UPDATE (Dec. 7): Quoted in today’s Nanaimo Daily News (A9), Okanagan Saturday (C6), Waterloo Region Record (C1), New Brunswick Telegraph-Journal (A1), Fredericton Daily Gleaner (D1), Truro Daily News (A16) and Cape Breton Post (B5) via Canadian Press as well as in today’s Regina Leader-Post (B1) and Saskatoon StarPhoenix (C1).

Enjoy and share:

Comments

Comment from Barry Rueger
Time: December 6, 2013, 5:22 pm

“19,000 of the employment increase were people reporting themselves as self-employed. ”

There’s a big story here that hasn’t been examined. An awful lot of those choosing self-employment aren’t doing it because of entrepreneurial zeal, but because there are literally no other jobs for them.

What many find is that their net income is smaller than expected, and that they will eventually miss such basic supports as extended health-care benefits, the employer contribution to CPP, and access to Unemployment Insurance.

Many of those who are being reported as “self-employed” would love to have a regular nine to five job, would love to have a decent and reliable take home pay, would love to see contributions going into a pension plan for their retirement, and would love to be able to take Stat holidays and annual vacations with their families.

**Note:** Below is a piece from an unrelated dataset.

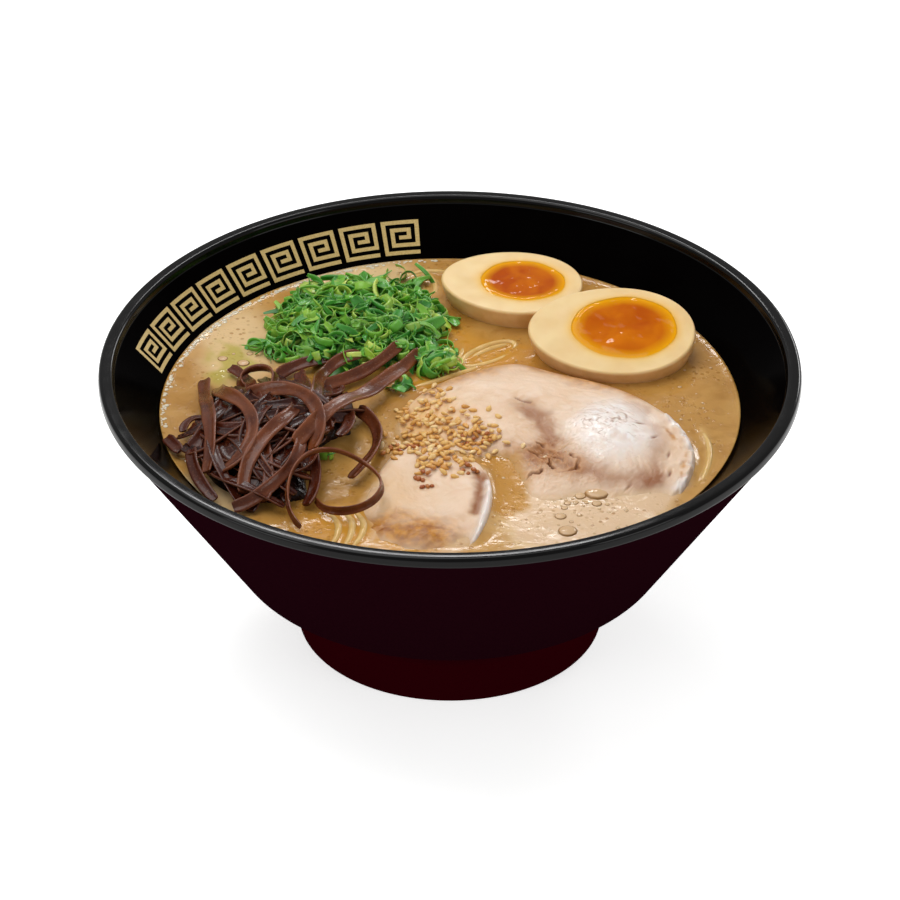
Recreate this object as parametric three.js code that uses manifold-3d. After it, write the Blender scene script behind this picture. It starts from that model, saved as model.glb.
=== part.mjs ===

What I would like to see are Unemployment figures that include people forced into creating their own jobs, and which include people who have simply given up looking for decent work, and which includes all of the people forced into dead-end service jobs.

Comment from Andrew
Time: December 7, 2013, 1:47 pm

ALL of the jobs created over the past year are sales and service jobs.

Comment from Paul Tulloch
Time: December 7, 2013, 3:19 pm

We have Kafkaesque like employment Statistics- if one examines a majority of key measures- many have not recovered much from the recession- and some have went into totally new terrain- which is pretty much the opposite of how the key measure presents the picture. Maybe one day soon when we open up the monthly employment report there will be a big picture of a large lawn slug slapping its belly- and then employment statistics will all make sense to us!